PM: I think party members would agree. But there is a fear of opening the internal front, because it is the hard part. I think the public would be positive. People understand what’s going on. You work ten hours a day, you get paid so little, and they see that their boss is having a great life, with his great Jeep, while you struggle.

If the government insists on the outer front, then Greeks will think that that is the real problem. If every day all that you hear is that Schäuble is bad, that Lagarde is bad, then that’s what people will be interested in. You have to change the situation, to show people that the problem is not just the ECB leaders. OK, they are part of the problem, because they represent the capitalists of the EU. But you have to show people the other enemy, who is near you. You see him every day.

S: Do you think that the Syriza leadership will open up the “internal front”?

PM: I think that this is what is at stake right now. I think that that is their intention, but the pressure of the state bureaucracy, of the media, is very great.

We have to say that, in the negotiations on the outer front, there are people in Greece, who are on the other side. That we are not all together as Greeks in this negotiation. That the rich now want the EU to succeed against a Left government; that there are people boycotting this procedure, that there are people who have profited all these years, and now they have to pay. Then you have to bring the bills, and then after creating the legal basis for that, you have to activate the party, the trade unions, and people, to demand what belongs to them.

S: What will happen if Syriza capitulates and implements a memorandum?

PM: I think there will be total demoralisation. It will be very bad. People on the left will keep fighting, but it will really only be to save the honour of the left, and those fights will not be able to really change things. The majority of people in Greece might have fought over recent years – but they didn’t become communists. Many of them, in their consciousness, are conservative, they fear losing their jobs, losing what they have and so on. They’ve given Syriza a chance, but if Syriza fails, then I’m worried that there will be a bad situation, with the far-right gaining power.

S: John Milios has said that “the class struggle also goes on inside the party”. Do you agree with that? Do you think that is happening now?

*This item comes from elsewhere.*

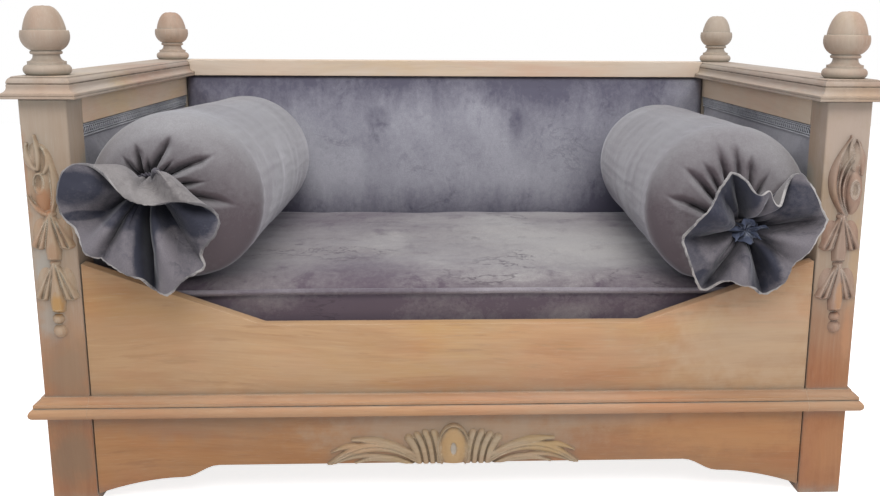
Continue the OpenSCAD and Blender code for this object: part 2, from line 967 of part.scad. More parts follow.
// Shell of flutes between an oval and two sprays of leaves, cut off level with the apron's edge.
// Each flute has its root's place, its tilt and its length, as shares of the half width,
// of a right angle and of the height.
flute_shares = [[0.1, 0.07, 1.02], [0.165, 0.09, 0.98], [0.235, 0.11, 0.92], [0.305, 0.13, 0.86]];
// Each spray leaf has its root's place, its lean from level, its length and its width, as
// shares of the half width, of a right angle, of the half width and of the height.
spray_shares = [[0.33, 0.16, 0.54, 0.24], [0.32, 0.08, 0.68, 0.36], [0.34, 0.01, 0.46, 0.26]];

module apron_carving() {
    half = apron_carving_w / 2;
    high = apron_carving_h;
    color(timber) on_front(0, board_front_y, apron_rise) intersection() {
        union() {
            translate([0, high / 2]) boss(high, high * 0.66, relief, eyed_shares);
            for (side = [0, 1]) mirror([side, 0, 0]) {
                for (s = flute_shares)
                    translate([half * s[0], 0]) rotate(-90 * s[1])
                        leaf(high * s[2], high * 0.24, relief * 0.8, high * 0.08, 0.7);
                for (s = spray_shares)
                    translate([half * s[0], high * 0.06]) rotate(90 * s[1] - 90)
                        leaf(half * s[2], high * s[3], relief * 0.7, high * 0.24, 0.6);
            }
        }
        translate([-half, 0, 0]) cube([2 * half, 2 * high, 2 * relief]);
    }
}

// Seat cushion: boxed, drawn in at its seams and between its corners, and crowned

seam_inset = 2 * piping_r + rest_gap;
// Crown height at shares of the way from the upper seam to the middle
seat_crown_shares = [[0.02, 0.4], [0.05, 0.7], [0.1, 0.9], [0.18, 1]];
// Swell of the boxing at shares of its height
boxing_shares = [[0.08, 0.72], [0.25, 0.95], [0.5, 1], [0.75, 0.95], [0.92, 0.72]];

function seat_ring(inset, z) =
    pillow_ring(seat_half_w - inset, seat_half_d - inset, seat_corner_r, seat_draw, z);

function seat_crown_ring(share, z) =
    let (
        inset = seam_inset + (seat_half_d - seam_inset) * share,
        r = seat_corner_r * (1 - share)
    )
    pillow_ring(seat_half_w - inset, seat_half_d - inset, r, seat_draw * (1 - share), z);

module seat_cushion() {
    low_seam = seat_z + seat_crown;
    high_seam = seat_top - seat_crown;
    boxing = high_seam - low_seam;
    color(velvet) translate([0, seat_mid_y, 0]) loft(concat(
        [seat_crown_ring(seat_crown_shares[1][0], seat_z), seat_ring(seam_inset, low_seam)],
        [for (s = boxing_shares) seat_ring(seam_inset * (1 - s[1]), low_seam + boxing * s[0])],
        [seat_ring(seam_inset, high_seam)],
        [for (s = seat_crown_shares) seat_crown_ring(s[0], high_seam + seat_crown * s[1])]
    ));
}

// A closed cord round the cushion at one height
module seam_cord(z) {
    sides = 6;
    path = seat_ring(piping_r, z);
    count = len(path);
    points = [
        for (i = [0:count - 1], k = [0:sides - 1])
            let (
                ahead = path[(i + 1) % count] - path[(i + count - 1) % count],
                out = [ahead[1], -ahead[0], 0] / norm(ahead)
            )
            path[i] + piping_r * (cos(360 * k / sides) * out + sin(360 * k / sides) * [0, 0, 1])
    ];
    function at(i, k) = (i % count) * sides + k % sides;
    faces = [
        for (i = [0:count - 1], k = [0:sides - 1], half = [0, 1])
            half == 0
                ? [at(i, k), at(i, k + 1), at(i + 1, k + 1)]
                : [at(i, k), at(i + 1, k + 1), at(i + 1, k)]
    ];
    polyhedron(points = points, faces = faces, convexity = 6);
}

module seat_piping() {
    color(dark_velvet) translate([0, seat_mid_y, 0])
        for (z = [seat_z + seat_crown, seat_top - seat_crown]) seam_cord(z);
}

// Bolsters: a sausage gathered into its ties, with a ruffle of loose cloth in front

bolster_n = 40;
gather_folds = 10;
// Way along an end, radius and depth of the gathers, as shares of the bolster's radius
bolster_end_shares = [
    [0, 0, 0.12], [0.02, 0.22, 0.2], [0.07, 0.42, 0.11], [0.17, 0.62, 0.06],
    [0.34, 0.8, 0.025], [0.58, 0.93, 0.008], [0.95, 1, 0]
];

function round_ring(r, gather, z) = [
    for (i = [0:bolster_n - 1])
        let (turn = 360 * i / bolster_n, radius = r * (1 + gather * (cos(gather_folds * turn) - 1) / 2))
        [radius * cos(turn), radius * sin(turn), z]
];

// A ring at a tied end, whose throat lies off the axis by shift
function end_ring(share, z, shift) = [
    for (p = round_ring(throat_r + (bolster_r - throat_r) * share[1], share[2], z))
        p + (1 - share[1]) * [shift[0], shift[1], 0]
];

left_throat = [left_throat_out, left_throat_up];
right_throat = [right_throat_out, -right_throat_down];

module bolster(throat) {
    last = len(bolster_end_shares) - 1;
    color(velvet)
        translate([bolster_x, tie_y + bolster_l, bolster_z]) rotate([90, 0, 0]) loft(concat(
            [for (s = bolster_end_shares) end_ring(s, bolster_r * s[0], [0, 0])],
            [for (k = [0:last])
                let (s = bolster_end_shares[last - k])
                end_ring(s, bolster_l - bolster_r * s[0], throat)]
        ));
}

module tie(throat) {
    color(dark_velvet)
        translate([bolster_x + throat[0], tie_y - tie_r - rest_gap, bolster_z + throat[1]])
        rotate([90, 0, 0])
        rotate_extrude() translate([throat_r + tie_r + rest_gap, 0]) circle(tie_r);
}

ruffle_n = 48;
// Rim radius of each ruffle every 30 degrees from the right, as shares of the widest lobe
left_rim_shares = [0.86, 0.62, 0.4, 0.38, 0.7, 1, 0.76, 0.52, 0.52, 0.7, 0.8, 0.84];
right_rim_shares = [1, 0.92, 0.5, 0.64, 0.66, 0.5, 0.76, 0.84, 0.9, 0.69, 0.84, 0.66];
// Middle of each rim, right and up from the throat, as shares of the widest lobe
left_mouth_shares = [-0.34, -0.3];
right_mouth_shares = [0.02, -0.08];
// Way forward and way out of the cloth between throat and rim
ruffle_flare_shares = [[0, 0], [0.14, 0.02], [0.36, 0.24], [0.6, 0.52], [0.82, 0.8], [1, 1]];

function rim_share(shares, turn) =
    let (
        count = len(shares),
        place = turn * count / 360,
        k = floor(place),
        f = (1 - cos(180 * (place - k))) / 2
    )
    shares[k % count] * (1 - f) + shares[(k + 1) % count] * f;

// The straight neck that the tie goes round
ruffle_neck = 2 * (tie_r + rest_gap);
neck_ring = [
    for (i = [0:ruffle_n - 1]) throat_r * [cos(360 * i / ruffle_n), sin(360 * i / ruffle_n), 0]
];

// One ring of the ruffle; inside is 0 on its outer face and 1 on its inner face
function ruffle_ring(shares, mouth, way, inside) = [
    for (i = [0:ruffle_n - 1])
        let (
            turn = 360 * i / ruffle_n,
            lobe = rim_share(shares, turn),
            outer = throat_r + (ruffle_r * lobe - throat_r) * way[1],
            radius = outer - inside * ruffle_t * (1 - 0.8 * way[1]),
            curl = 1 - 0.2 * way[0] * (1 - lobe),
            forward = ruffle_neck + (ruffle_l - ruffle_neck) * way[0] * curl,
            back = (1 - inside) * ruffle_t * way[1]
        )
        [
            radius * cos(turn) + mouth[0] * ruffle_r * way[1],
            radius * sin(turn) + mouth[1] * ruffle_r * way[1],
            forward - back
        ]
];

module ruffle(x, z, shares, mouth) {
    last = len(ruffle_flare_shares) - 1;
    color(velvet) translate([x, tie_y, z]) rotate([90, 0, 0]) loft(concat(
        [neck_ring],
        [for (way = ruffle_flare_shares) ruffle_ring(shares, mouth, way, 0)],
        [for (k = [0:last - 1]) ruffle_ring(shares, mouth, ruffle_flare_shares[last - k], 1)]
    ));
}

module left_bolster() {
    on_left() bolster(left_throat);
}

module left_tie() {
    on_left() tie(left_throat);
}

module left_ruffle() {
    ruffle(-bolster_x - left_throat_out, bolster_z + left_throat_up,
           left_rim_shares, left_mouth_shares);
}

module right_bolster() {
    bolster(right_throat);
}

module right_tie() {
    tie(right_throat);
}

module right_ruffle() {
    ruffle(bolster_x + right_throat_out, bolster_z - right_throat_down,
           right_rim_shares, right_mouth_shares);
}

post(-post_x, front_post_y);  // front_left_post
post(post_x, front_post_y);  // front_right_post
post(-post_x, back_post_y);  // back_left_post
post(post_x, back_post_y);  // back_right_post
left_arm_cap();
right_arm_cap();
back_top_rail();
finial(-post_x, front_post_y);  // front_left_finial
finial(post_x, front_post_y);  // front_right_finial
finial(-post_x, back_post_y);  // back_left_finial
finial(post_x, back_post_y);  // back_right_finial
finial_dowels();
rail_dowels();
front_board();
front_apron();
back_apron();
left_side_rail();
right_side_rail();
left_side_apron();
right_side_apron();
front_moulding();
left_post_moulding();
right_post_moulding();
left_side_moulding();
right_side_moulding();
left_arm_rail();
right_arm_rail();
back_upper_rail();
back_lower_rail();
left_arm_backing();
right_arm_backing();
back_backing();
left_outer_panel();
right_outer_panel();
back_outer_panel();
left_arm_pad();
right_arm_pad();
back_pad();
left_gimp();
right_gimp();
seat_cleats();
seat_slats();
slat_screws();
corner_blocks();
left_post_carving();
right_post_carving();
apron_carving();
seat_cushion();
seat_piping();
left_bolster();
left_tie();
left_ruffle();
right_bolster();
right_tie();
right_ruffle();
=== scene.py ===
import math
from contextlib import contextmanager

import bpy
import numpy as np
from mathutils import Matrix, Vector, noise


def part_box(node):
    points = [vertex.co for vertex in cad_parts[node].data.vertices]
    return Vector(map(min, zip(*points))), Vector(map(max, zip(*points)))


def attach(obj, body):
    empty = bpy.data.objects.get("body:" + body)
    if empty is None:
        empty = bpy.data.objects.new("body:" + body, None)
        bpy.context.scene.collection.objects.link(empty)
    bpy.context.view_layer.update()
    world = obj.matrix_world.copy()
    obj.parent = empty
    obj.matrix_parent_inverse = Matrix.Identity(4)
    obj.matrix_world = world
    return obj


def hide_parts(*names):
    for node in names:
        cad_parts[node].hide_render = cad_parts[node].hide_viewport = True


# The looks of a sofa bed for a dog: limed timber with carved mounts, turned finials, velvet
# upholstery, a loose cushion and two tied bolsters. Metres; the front faces -Y.

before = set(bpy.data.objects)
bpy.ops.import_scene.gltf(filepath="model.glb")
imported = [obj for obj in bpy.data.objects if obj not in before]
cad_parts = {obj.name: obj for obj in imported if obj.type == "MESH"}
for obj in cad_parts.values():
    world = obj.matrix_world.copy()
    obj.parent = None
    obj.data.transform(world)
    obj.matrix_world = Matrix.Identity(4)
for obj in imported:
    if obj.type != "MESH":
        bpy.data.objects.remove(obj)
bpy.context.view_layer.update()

MM = 0.001
WELD = 1e-5
WHITE = (1, 1, 1, 1)
ENDS = ("front_left", "front_right", "back_left", "back_right")
scene = bpy.context.scene


# Camera, light and floor

CAMERA_PLACE = Vector((-20.75, -1440.29, 563.20)) * MM


def place_camera():
    down, aside, tilt = math.radians(12.47), math.radians(-2.71), math.radians(0.37)
    ahead = Vector((-math.sin(aside) * math.cos(down), math.cos(aside) * math.cos(down), -math.sin(down)))
    level = Vector((math.cos(aside), math.sin(aside), 0))
    upright = level.cross(ahead)
    right = math.cos(tilt) * level + math.sin(tilt) * upright
    up = math.cos(tilt) * upright - math.sin(tilt) * level
    bpy.ops.object.camera_add()
    camera = bpy.context.object
    camera.name = "camera"
    turn = Matrix((right, up, -ahead)).transposed().to_4x4()
    camera.matrix_world = Matrix.Translation(CAMERA_PLACE) @ turn
    camera.data.sensor_width = 36
    camera.data.lens = 41.57
    camera.data.shift_x = -0.0484
    camera.data.shift_y = 0.0039
    camera.data.clip_start = 0.05
    scene.camera = camera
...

PM: I agree entirely with John Milios. There are people in the leading group right now, doing the negotiations, who still believe in the radical process. There are also people who are afraid of taking the fight so far, and who want a more conservative approach, to keep the power for now, get a more moderate agreement, and then see later. ­The issue is that the control that the party has over the government is limited. We were not ready for that. What we need to do is to reorganise the control of the government by the party, and to ensure that what the party decides is what the government does.

S: In the Sunday edition of To Vima, there was an article advocating the expulsion of the left wing of Syriza, specifically DEA. Do you think that this is possible?

PM: No. That would mean the end of Syriza. The plan of the ruling class now, in the EU and in Greece, is to have Syriza pass a new memorandum bill, without the Left Platform, but with Potami, and maybe PASOK. I believe that this plan has no relation to reality. This plan would mean the end of Syriza. It would not be Syriza any more. I am not in the Left Platform, but I could not be a part of a party that did such a thing. I think there is no such plan from Tsipras. Unfortunately, there are always people who would perhaps consider that. But it cannot be the view of the majority, including in the leadership.

You regard Left Platform and DEA as the radical wing of the party and the leadership as reformists. I think that Tsipras and a part of the leadership is radical, and intends to take things to the limit. Maybe I’m wrong. We’ll see. Our MPs cannot vote for a third memorandum – they cannot go back home and say, “OK, you voted for us and we carried on doing what the last ones did”.

S: In the weekend’s CC meeting, the Left Platform reports that they had 44% of the vote. What do you think of the Left Platform?

PM: The CC said, if there is a dilemma between money owed to loans and money owed to pensions and wages, we will pay the pensions and wages. For me that is enough. The way I saw that text, it was not much different, but OK, there are also many people in the majority supporting a harder line. The thing that the Left Platform brought was not much different from that. With the Left Platform, what I find more problematic is their line on Grexit. I don’t know what DEA says about that, but the Left Current is totally for a Grexit. Lapavitsas’s theory, for example.

S: DEA’s line is for “no sacrifices for the Euro”.

PM: OK, but then why co-operate with the people who call for a “national way for development”? A national way to development means peace with the EU and peace with internal enemies. It is development which would happen on the ruins of the working class. I can’t reconcile myself with that. If we think of Grexit as forced by the EU, then I am ready for that. But I think that they would not take that step. Kicking Greece out would damage the Eurozone. It’s a matter of having a strong negotiation inside the Eurozone, even using default inside the Eurozone, applying pressure to the ECB. Or else we fail, and then we see. We may need to come back with a more radical programme.

We should say that regardless of what happens in the negotiations, we will implement our programme. But in fact we put our whole programme into the negotiations. That was a mistake.